Деформирующим элементом в «Евгении Онегине» был стих; слово как элемент значащий отступило перед стиховым словом, было затемнено им. Это коснулось малых групп романа в стихах: второстепенные слова, словечки, выражающие отношения грамматических категорий, силою стиха, своею метрическою ролью в нём приравнивались к равноправным словам; то же произошло и с условными обозначениями, в прозе являющимися всегда сближением с действительностью (сокращённые слова, начальные буквы); играя роль метрического, а иногда и рифмующего, <…> слова эти деформировались и относительно своего смысла, приобретали по соседству некоторую смысловую (комическую) окраску; при вводе в стиховой механизм интонационных словечек — они становились конкретными до степени звукового жеста.

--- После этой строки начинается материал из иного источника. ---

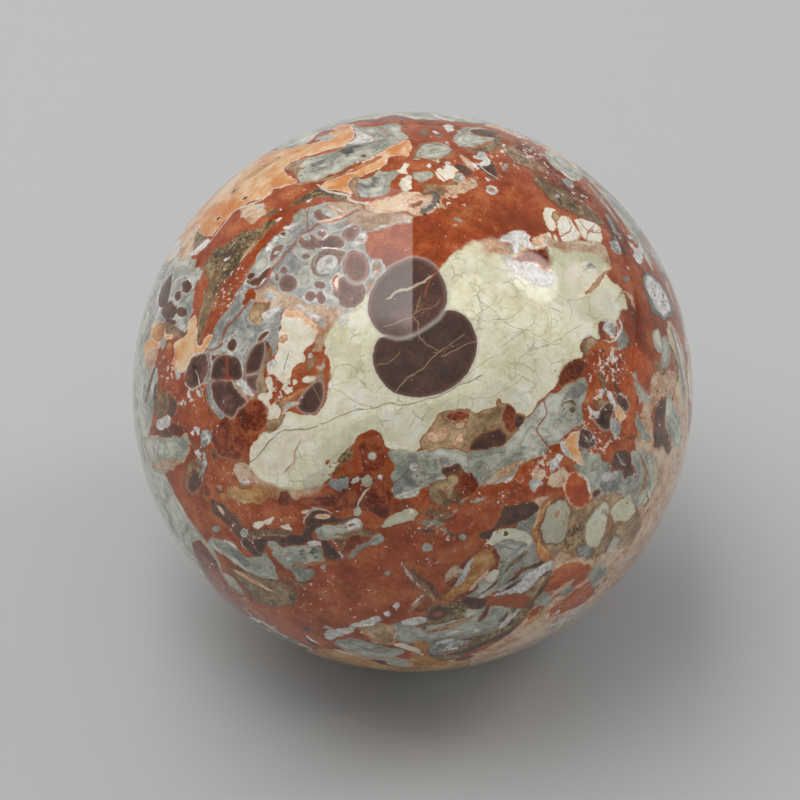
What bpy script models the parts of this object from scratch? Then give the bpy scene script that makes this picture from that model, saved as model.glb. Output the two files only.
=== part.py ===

Отрезки романа, обычно построенные разно в прозе, производят впечатление мотивированных реальной действительностью. Эти отрезки могут не соответствовать развитию фабулы, но силою большего сродства худож[ественной] прозы с прозаическою речью, — неизбежно выделение существенного от менее важного (хотя бы и в условном значении этого слова); стиховые отрезки воспринимаются именно как стиховые, единообразие их освящено стихом — существенное приравнено к несущественному: динамика Стерна в «Тристраме Шенди» казалась отступлением, в «Евгении Онегине», где отступления приравнены к «действию» самим стихом, — этого не происходит. Эмоциональная смена в прозаическом романе всегда ощутима, в стиховых отрезках она естественно создаётся самим стихом. Деформирующим элементом в «Евгении Онегине» был стих. Таким образом: метрическая природа стиха, далее, его звуковая в узком смысле природа и, наконец, строфа.

Примечания

править
  1. Чудаков А. П. Комментарии к статье // Тынянов Ю. Н. Поэтика. История литературы. Кино. — М.: Наука, 1977. — С. 415-6.
  2. М. Гофман. Пропущенные строфы «Евгения Онегина» // Пушкин и его современники. — Вып. XXXIII—XXXV. — Пб., 1922. — С. 2.